Bienvenidos a Borgo Santo Pietro (donde el aire huele a oliva, romero y lavanda)
Este hotel abarca 200 hectáreas, de las cuales 120 son jardines bien cuidado.
POR: Redacción Travesías
Borgo Santo Pietro está a una hora en auto de Florencia, en una región de la Toscana poco habitada, rodeada de colinas y pueblos antiguos, casi fantasmales. En el siglo XIII, la villa de la propiedad era un paradero de curación para peregrinos medievales, y esa filosofía de alivio rige aún el espíritu del hotel. Recibe huéspedes de donde quiera que vengan (porque siempre hay algo que sanar) para curarlos y luego regresarlos a casa como nuevos. Por ello uno no puede quedarse allí una sola noche, hay tantas vistas y rincones de descanso, comida exquisita y caminatas que se requiere al menos tres días para llenarse los ojos. Borgo es un hotel de granja —“de la granja al plato”— que se ha convertido en un paradigma del agroturismo de lujo. Un lujo que incluye, desde luego, la posibilidad de que nada cueste trabajo, más que procesar la sensación onírica que da estar ahí.
La propiedad de Borgo abarca 200 hectáreas, de las cuales 120 son cuidados jardines, nogales, huertos de legumbres, viñedos y bosques extensos. Algunos de éstos albergan la piara de cerdos de la villa. Cada día, los granjeros ordeñan leche de las ovejas, que después transforman en queso pecorino y yogurt artesanal. Al igual que ellos, los apicultores recaudan miel, los floristas recogen flores y todo lo sirven sobre una enorme mesa de cedro para el desayuno. Los cultivos orgánicos de Borgo sirven también de inspiración y como ingredientes para sus dos restaurantes premiados por Michelin: Meo Modo y La Bottega del Buon Caffe, así como para Trattoria sull’Albero, para comer y tomar una copa de vino de forma más relajada.

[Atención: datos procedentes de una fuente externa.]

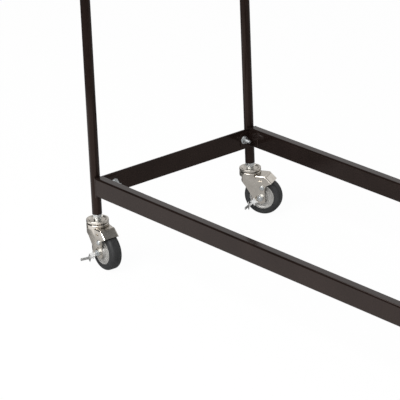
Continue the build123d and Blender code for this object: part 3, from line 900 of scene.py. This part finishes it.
rubber = finish_material(
    "moulded_grey_rubber",
    RUBBER_DARK,
    RUBBER_LIGHT,
    scales=(38.0, 900.0, 120.0),
    roughness=(0.52, 0.68),
    bump=0.00006,
    scratched=0.1,
    shader={"IOR": 1.5},
)
for corner, place in caster_places.items():
    tyre_low, tyre_high = own_box(f"{corner}_tyre", place)
    hub_low, hub_high = own_box(f"{corner}_wheel_hub", place)
    middle = (tyre_low + tyre_high) / 2
    half = (tyre_high.y - tyre_low.y) / 2
    outer = (tyre_high.z - tyre_low.z) / 2
    inner = (hub_high.z - hub_low.z) / 2
    tyre = turned(
        [
            (inner, -half + TYRE_LIP_DROP),
            (inner + TYRE_LIP, -half + TYRE_LIP_DROP),
            (inner + TYRE_LIP, -half),
            (outer, -half),
            (outer, half),
            (inner + TYRE_LIP, half),
            (inner + TYRE_LIP, half - TYRE_LIP_DROP),
            (inner, half - TYRE_LIP_DROP),
        ],
        steps=WHEEL_STEPS,
    )
    soften(
        tyre,
        TREAD_ROUND,
        segments=TREAD_SEGMENTS,
        chosen=lambda edge: all(vertex.co.xy.length > outer - SAME_LEVEL for vertex in edge.verts),
    )
    flash = ring(outer - FLASH_HALF, outer + FLASH_HEIGHT, -FLASH_HALF, FLASH_HALF)
    at_wheel = place @ pointing(middle, (0, -1, 0))
    make_piece(
        f"{corner}_rubber_tyre",
        gather([(tyre, at_wheel), (flash, at_wheel)]),
        f"{corner}_wheel",
        rubber,
        "tyre_rubber",
        f"{corner}_tyre",
    )

# ---------------------------------------------------------------- hubs
# Two dished steel discs, rolled at the rim to grip the tyre, are riveted together round a
# bearing boss. They are dull plated, with rings left by the press.
HUB_DARK = (0.37, 0.363, 0.345, 1)
HUB_LIGHT = (0.5, 0.49, 0.47, 1)
HUB_RIM = 0.0034
HUB_WEB_INSET = 0.0014
HUB_WEB_SLOPE = 0.003
HUB_RING_RADIUS = 0.0185
HUB_RING_HALF = 0.0016
HUB_RING_RISE = 0.0009
HUB_BOSS_RADIUS = 0.011
HUB_BORE = 0.006
HUB_RIVETS = 6
HUB_RIVET_CIRCLE = 0.0232
HUB_RIVET_RADIUS = 0.0019
HUB_RIVET_RISE = 0.0011
HUB_RIVET_BANDS = 8
HUB_EDGE = 0.0005
HUB_SHARP_ANGLE = radians(25)

hub_steel = finish_material(
    "dull_hub_plate",
    HUB_DARK,
    HUB_LIGHT,
    scales=(70.0, 1000.0, 300.0),
    roughness=(0.36, 0.48),
    bump=0.000008,
    scratched=0.15,
    shader={"Metallic": 0.6},
)
for corner, place in caster_places.items():
    hub_low, hub_high = own_box(f"{corner}_wheel_hub", place)
    tyre_low, tyre_high = own_box(f"{corner}_tyre", place)
    middle = (hub_low + hub_high) / 2
    boss_half = (hub_high.y - hub_low.y) / 2
    rim_half = (tyre_high.y - tyre_low.y) / 2 - TYRE_LIP_DROP
    web_half = rim_half - HUB_WEB_INSET
    radius = (hub_high.z - hub_low.z) / 2
    groove = radius - HUB_RIM
    one_side = [
        (HUB_BORE, boss_half),
        (HUB_BOSS_RADIUS, boss_half),
        (HUB_BOSS_RADIUS + HUB_WEB_SLOPE, web_half),
        (HUB_RING_RADIUS - HUB_RING_HALF, web_half),
        (HUB_RING_RADIUS - HUB_RING_HALF / 2, web_half + HUB_RING_RISE),
        (HUB_RING_RADIUS + HUB_RING_HALF / 2, web_half + HUB_RING_RISE),
        (HUB_RING_RADIUS + HUB_RING_HALF, web_half),
        (groove - HUB_WEB_SLOPE, web_half),
        (groove, rim_half),
        (radius, rim_half),
    ]
    other_side = [(distance, -offset) for distance, offset in reversed(one_side)]
    hub = turned(one_side + other_side, steps=WHEEL_STEPS)
    soften(hub, HUB_EDGE, sharpest=HUB_SHARP_ANGLE)
    at_wheel = place @ pointing(middle, (0, -1, 0))
    parts = [(hub, at_wheel)]
    for number in range(HUB_RIVETS):
        angle = 2 * pi * number / HUB_RIVETS
        for face in (-1, 1):
            rivet = bmesh.new()
            bmesh.ops.create_uvsphere(
                rivet,
                u_segments=2 * HUB_RIVET_BANDS,
                v_segments=HUB_RIVET_BANDS,
                radius=HUB_RIVET_RADIUS,
            )
            bmesh.ops.scale(rivet, vec=(1, 1, HUB_RIVET_RISE / HUB_RIVET_RADIUS), verts=rivet.verts)
            across = HUB_RIVET_CIRCLE * sin(angle)
            along = -HUB_RIVET_CIRCLE * cos(angle)
            spot = Matrix.Translation((across, along, face * web_half))
            parts.append((rivet, at_wheel @ spot))
    make_piece(
        f"{corner}_pressed_hub",
        gather(parts),
        f"{corner}_wheel",
        hub_steel,
        "hub_metal",
        f"{corner}_wheel_hub",
    )

# ---------------------------------------------------------------- brake levers
# The hood over the tyre, its arm and its finger are one pressing of 2.5 mm steel, plated like
# the fork. It rocks on a domed zinc plated rivet through the leg.
LEVER_EDGE = 0.0006

for corner in CORNERS:
    lever = loose_copy(f"{corner}_brake_lever")
    soften(lever, LEVER_EDGE)
    make_piece(
        f"{corner}_pressed_lever",
        lever,
        f"{corner}_brake",
        plated_steel,
        "caster_chrome",
        f"{corner}_brake_lever",
    )
    dress(f"{corner}_brake_rivet", zinc)

# ---------------------------------------------------------------- brake wings
# Each finger ends in a wing for toe or thumb: a star plate on a short boss, and a pad, a second
# star with a tail, bent out from it. It is stamped from 2.5 mm steel and plated white, and the
# pad's colour is darkened grey with painted shade.
WING_EDGE = 0.0006
PAD_DEPTH = 0.0033
WHITE_PLATE_DARK = (0.57, 0.57, 0.56, 1)
WHITE_PLATE_LIGHT = (0.67, 0.67, 0.66, 1)
PAD_SHADE_COLOUR = (0.29, 0.29, 0.285, 1)

white_plate = finish_material(
    "white_zinc_plate",
    WHITE_PLATE_DARK,
    WHITE_PLATE_LIGHT,
    scales=(90.0, 1000.0, 260.0),
    roughness=(0.2, 0.3),
    bump=0.000004,
    scratched=0.15,
    shader={"Metallic": 0.1},
)
tree = white_plate.node_tree
surface = tree.nodes["Principled BSDF"]
unshaded = surface.inputs["Base Color"].links[0].from_node
# the pad's darker grey, mixed in through a mesh attribute, is painted shade
painted_shade = add_node(tree, "ShaderNodeAttribute", attribute_name="painted_shade")
shade_mix = add_node(tree, "ShaderNodeMix", {"B": PAD_SHADE_COLOUR}, data_type="RGBA")
link(
    tree,
    (unshaded, "Result", shade_mix, "A"),
    (painted_shade, "Fac", shade_mix, "Factor"),
    (shade_mix, "Result", surface, "Base Color"),
)
for corner, place in caster_places.items():
    wing = loose_copy(f"{corner}_brake_wing")
    soften(wing, WING_EDGE)
    # the pad lies across the trail at the wing's front, and only its points get the painted shade
    painted_shade_layer = wing.verts.layers.float.new("painted_shade")
    to_own = place.inverted()
    reaches = {vertex: (to_own @ vertex.co).x for vertex in wing.verts}
    pad_back = min(reaches.values()) + PAD_DEPTH
    for vertex, reach in reaches.items():
        vertex[painted_shade_layer] = 1.0 if reach < pad_back else 0.0
    make_piece(
        f"{corner}_thumb_wing",
        wing,
        f"{corner}_brake",
        white_plate,
        "caster_chrome",
        f"{corner}_brake_wing",
    )

# ---------------------------------------------------------------- sizes
# The box round the visual model, without the floor.
low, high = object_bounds()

La villa principal, donde se encuentran el comedor, la biblioteca y varias salas con enormes chimeneas, parece más la casa de un viejo sibarita donde, y a pesar de que el hotel tiene 20 habitaciones esparcidas por el campo (casi siempre ocupadas), uno puede caminar libremente por horas sin ver a otro huésped hasta la noche, cuando todos se reúnen para cenar. La idea es que las visitas experimenten la autosustentabilidad de todas las maneras posibles; que estén todo el día como en un sueño y recorran los campos, conozcan los cultivos orgánicos, cosechen verduras (si quieren), tomen vino en cualquier rincón —siempre panorámico—, naden en la alberca, acaricien las alpacas y, luego, al anochecer, prueben los platillos hechos a partir de lo que vieron. Al final de un día en Borgo, uno siente la misma autosatisfacción toscana de los que viven y trabajan allí.
A la entrada de Borgo hay Vespas y bicicletas para visitar, por ejemplo, la iglesia de San Galgano, una espectacular abadía medieval construida en honor del santo caballero Galgano, quien, en el siglo XII, decidió abandonar su vida mundana al arrojar su espada contra una piedra en el Chapel Hill Montesiepi, que sigue en pie.
En la imaginación, uno nunca escapa al lujo de Borgo. El olor del aire —a romero, salvia, olivo y lavanda—, el brillo sobre las cosas y los cerros, el buen gusto y el buen vivir forman un estado mental reparador y somnoliento, parecido a estar en una plácida duermevela.